### What to do
Reproduce the first line and every line after it, exactly, through the one containing "flared floor-length lace". Leave out the rest.

### Scripts that build objects

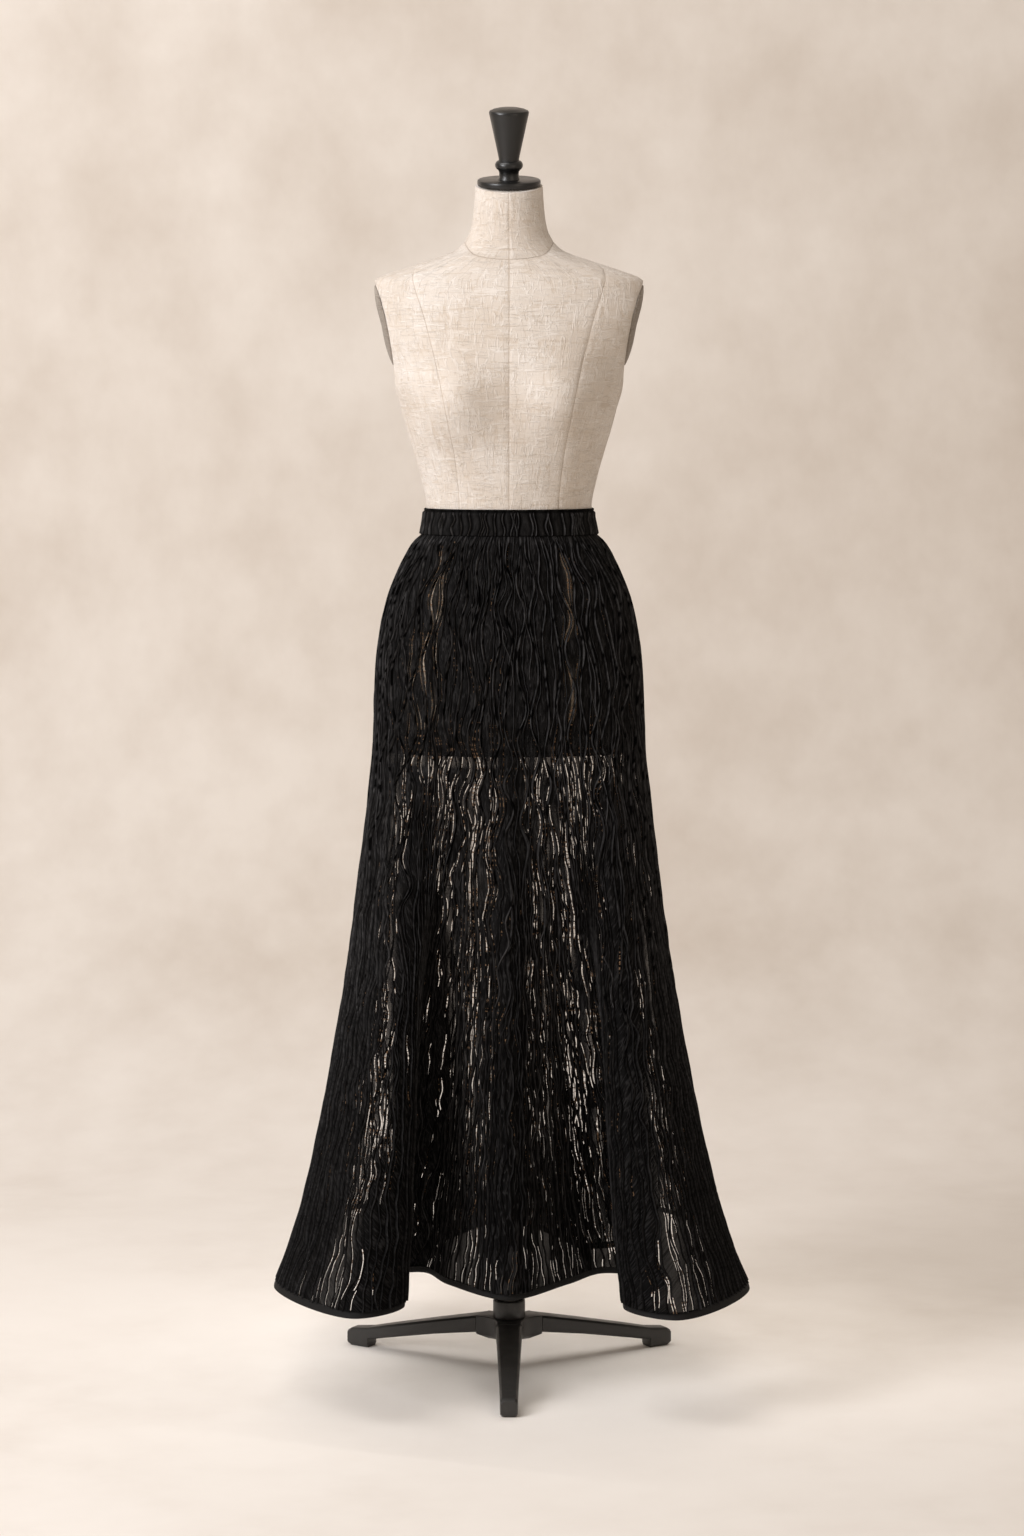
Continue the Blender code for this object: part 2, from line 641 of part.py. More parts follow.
def build():
    clear_scene()
    lace = painted("black lace", (0.012, 0.012, 0.013), 0.85)
    slip = painted("black lining", (0.008, 0.008, 0.009), 0.60)
    binding = painted("black binding", (0.010, 0.010, 0.011), 0.70)
    linen = painted("raw linen", (0.62, 0.55, 0.47), 0.90)
    plate = painted("plate linen", (0.40, 0.35, 0.30), 0.90)
    lacquer = painted("black lacquer", (0.012, 0.012, 0.012), 0.35)
    casting = painted("black powder coat", (0.020, 0.020, 0.020), 0.55, 0.2)

    skirt_panel("skirt_front", 0.0, lace)
    skirt_panel("skirt_back", 0.5, lace)
    tube("lining", TUBE_COLUMNS, 4, lining_point, LINING_WALL, slip)
    tube("waistband", TUBE_COLUMNS, 1, band_point, BAND_WALL, lace)
    hem_binding(binding)

    form_torso(linen)
    arm_plate("arm_plate_right", 1, plate)
    arm_plate("arm_plate_left", -1, plate)
    finish("neck_disc", on_neck(turned(DISC_PROFILE)), lacquer)
    finish("finial", on_neck(turned(FINIAL_PROFILE)), lacquer)

    pole(casting)
    collar(casting)
    hub(casting)
    for name, angle in LEG_ANGLES.items():
        leg(name, angle, casting)


build()
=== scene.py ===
"""A flared floor-length lace skirt on a linen dress form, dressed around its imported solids."""

import math
import random
from collections import namedtuple

import bmesh
import bpy
import numpy as np
from mathutils import Matrix, Vector, noise


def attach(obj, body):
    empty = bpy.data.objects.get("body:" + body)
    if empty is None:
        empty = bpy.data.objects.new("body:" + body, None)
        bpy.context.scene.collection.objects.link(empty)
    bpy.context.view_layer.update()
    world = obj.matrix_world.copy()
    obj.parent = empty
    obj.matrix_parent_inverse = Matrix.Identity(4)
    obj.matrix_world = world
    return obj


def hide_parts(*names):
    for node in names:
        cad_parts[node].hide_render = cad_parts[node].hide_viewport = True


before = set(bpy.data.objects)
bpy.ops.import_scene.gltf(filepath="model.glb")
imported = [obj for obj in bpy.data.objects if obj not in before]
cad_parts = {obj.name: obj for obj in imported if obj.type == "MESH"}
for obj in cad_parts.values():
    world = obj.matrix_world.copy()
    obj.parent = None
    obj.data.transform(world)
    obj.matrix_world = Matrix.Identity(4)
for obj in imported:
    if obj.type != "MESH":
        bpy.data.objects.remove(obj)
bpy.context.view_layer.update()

# ---------------------------------------------------------------- the studio
# A sheet of painted canvas, mottled in warm beige, lies on the floor and curves up behind the stand. The
# camera stands 5.3 m in front at chest height. A large soft box on the left does most of the lighting.

CAMERA_PLACE = (0.0042, -5.30, 1.415)
CAMERA_PITCH = math.radians(5.866)
CAMERA_LENS = 87.78  # mm, on a frame 36 mm high
FLOOR_FRONT = -7.0
FLOOR_BACK = 1.15
CURVE_RADIUS = 1.1
CURVE_STEPS = 24
CANVAS_TOP = 5.5
CANVAS_HALF_WIDTH = 6.0
CANVAS_LIGHT = (0.740, 0.690, 0.635)
CANVAS_DARK = (0.590, 0.525, 0.460)
# The floor's paler colour is painted light, for the light that falls on the floor from above.
CANVAS_FLOOR_PAINTED_LIGHT = (0.830, 0.790, 0.745)
AIR_COLOUR = (1.0, 0.865, 0.735, 1.0)
AIR_STRENGTH = 0.44

# Each soft box: its place and the point it is turned to, its size, its watts and its colour.
SoftBox = namedtuple("SoftBox", "name place target width height watts colour")
SOFT_BOXES = [
    SoftBox("key", (-3.3, -2.7, 2.6), (0.0, 0.0, 1.1), 1.6, 2.0, 138.0, (0.995, 0.995, 1.025)),
    SoftBox("fill", (2.6, -3.8, 1.8), (0.0, 0.0, 1.0), 2.4, 2.4, 20.0, (1.0, 0.88, 0.76)),
    SoftBox("canvas wash", (-1.9, -0.9, 4.0), (-1.2, 1.9, 0.9), 3.0, 1.2, 62.0, (1.0, 0.985, 0.985)),
]
FLOOR_LIFT = SoftBox("floor lift", (0.10, 0.15, 0.46), (0.10, 0.15, 0.0), 0.90, 0.36, 2.5, (1.0, 0.97, 0.94))

camera_data = bpy.data.cameras.new("camera")
camera_data.sensor_fit = "VERTICAL"
camera_data.sensor_height = 36.0
camera_data.lens = CAMERA_LENS
camera = bpy.data.objects.new("camera", camera_data)
camera.location = CAMERA_PLACE
camera.rotation_euler = (math.pi / 2 - CAMERA_PITCH, 0.0, 0.0)
bpy.context.scene.collection.objects.link(camera)
bpy.context.scene.camera = camera


def put_up(box):
    """Puts up a soft box: a rectangular area light, turned to its target."""
    data = bpy.data.lights.new(box.name, "AREA")
    data.shape = "RECTANGLE"
    data.size, data.size_y = box.width, box.height
    data.energy, data.color = box.watts, box.colour
    lamp = bpy.data.objects.new(box.name, data)
    lamp.location = box.place
    lamp.rotation_euler = (Vector(box.target) - Vector(box.place)).to_track_quat("-Z", "Y").to_euler()
    bpy.context.scene.collection.objects.link(lamp)
    return lamp


for soft_box in SOFT_BOXES:
    put_up(soft_box)

world = bpy.data.worlds.new("studio air")
world.use_nodes = True
air = world.node_tree.nodes["Background"]
air.inputs["Color"].default_value = AIR_COLOUR
air.inputs["Strength"].default_value = AIR_STRENGTH
bpy.context.scene.world = world
bpy.context.scene.view_settings.view_transform = "Standard"


def material(name, colour, roughness, **plain):
    """A new material with the plain values of its Principled shader set."""
    made = bpy.data.materials.new(name)
    made.use_nodes = True
    shader = made.node_tree.nodes["Principled BSDF"]
    shader.inputs["Base Color"].default_value = (*colour, 1.0)
    shader.inputs["Roughness"].default_value = roughness
    for socket, value in plain.items():
        shader.inputs[socket.replace("_", " ")].default_value = value
    return made


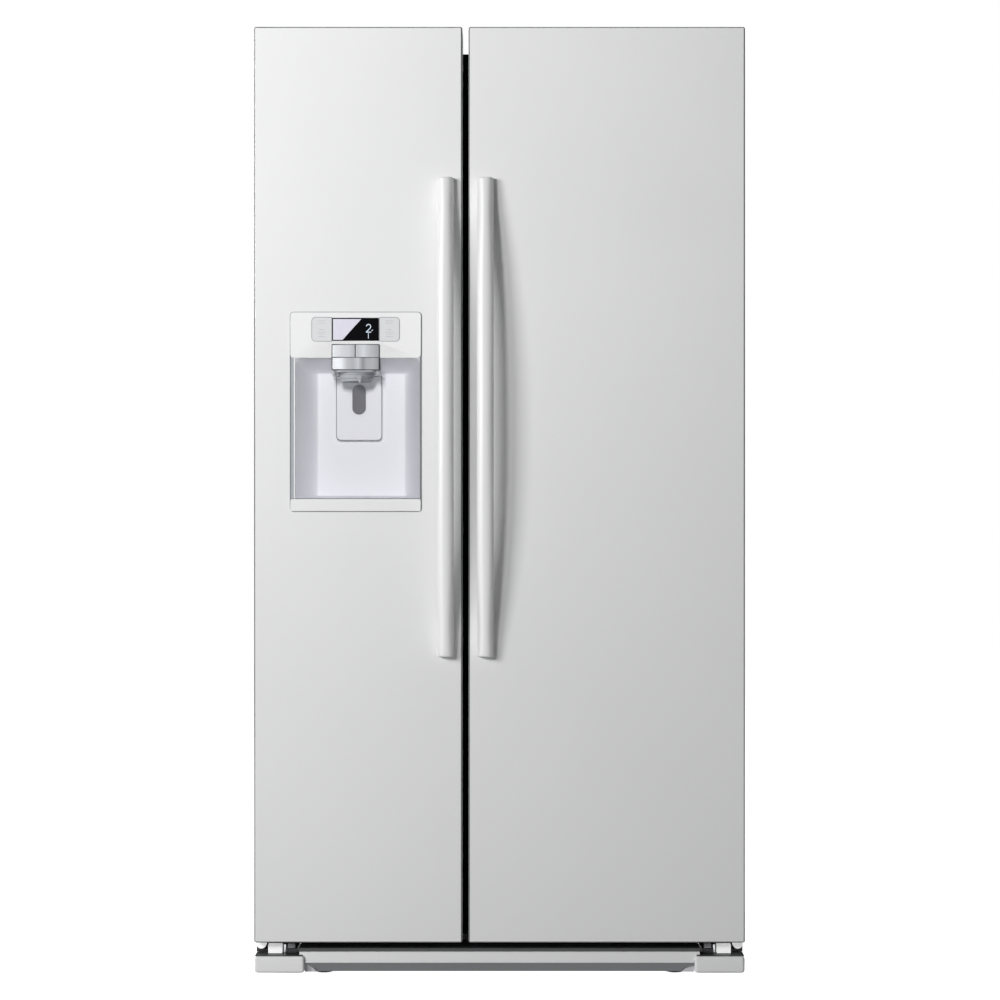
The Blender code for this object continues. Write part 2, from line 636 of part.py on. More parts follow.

### Task result
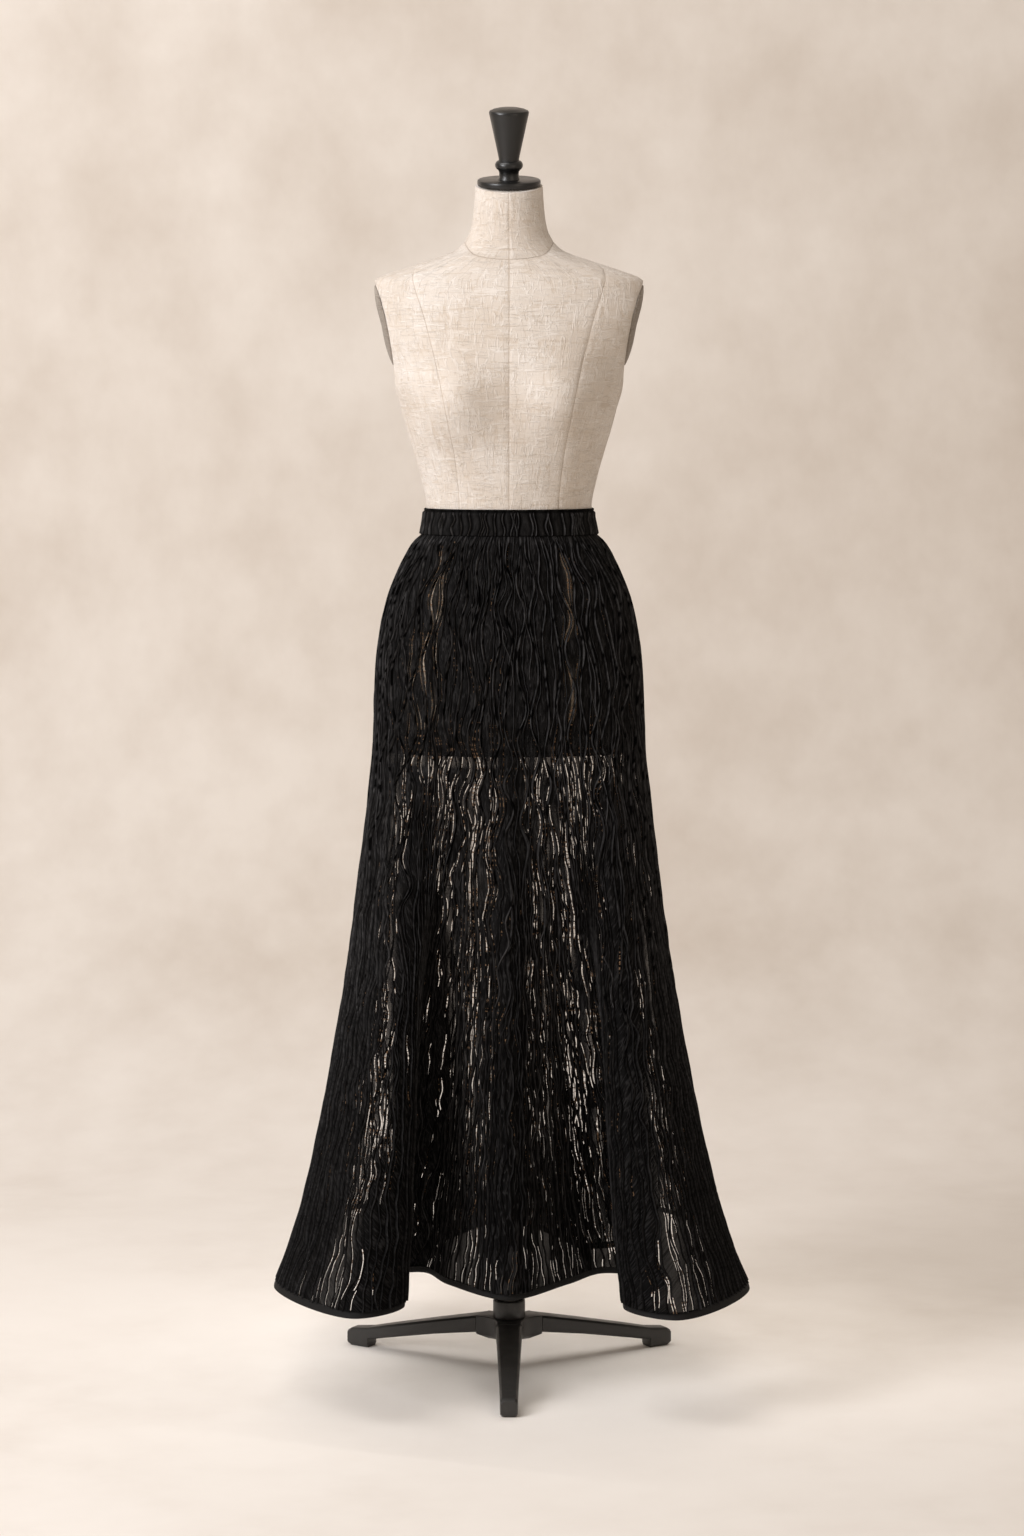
Continue the Blender code for this object: part 2, from line 641 of part.py. More parts follow.
def build():
    clear_scene()
    lace = painted("black lace", (0.012, 0.012, 0.013), 0.85)
    slip = painted("black lining", (0.008, 0.008, 0.009), 0.60)
    binding = painted("black binding", (0.010, 0.010, 0.011), 0.70)
    linen = painted("raw linen", (0.62, 0.55, 0.47), 0.90)
    plate = painted("plate linen", (0.40, 0.35, 0.30), 0.90)
    lacquer = painted("black lacquer", (0.012, 0.012, 0.012), 0.35)
    casting = painted("black powder coat", (0.020, 0.020, 0.020), 0.55, 0.2)

    skirt_panel("skirt_front", 0.0, lace)
    skirt_panel("skirt_back", 0.5, lace)
    tube("lining", TUBE_COLUMNS, 4, lining_point, LINING_WALL, slip)
    tube("waistband", TUBE_COLUMNS, 1, band_point, BAND_WALL, lace)
    hem_binding(binding)

    form_torso(linen)
    arm_plate("arm_plate_right", 1, plate)
    arm_plate("arm_plate_left", -1, plate)
    finish("neck_disc", on_neck(turned(DISC_PROFILE)), lacquer)
    finish("finial", on_neck(turned(FINIAL_PROFILE)), lacquer)

    pole(casting)
    collar(casting)
    hub(casting)
    for name, angle in LEG_ANGLES.items():
        leg(name, angle, casting)


build()
=== scene.py ===
"""A flared floor-length lace skirt on a linen dress form, dressed around its imported solids."""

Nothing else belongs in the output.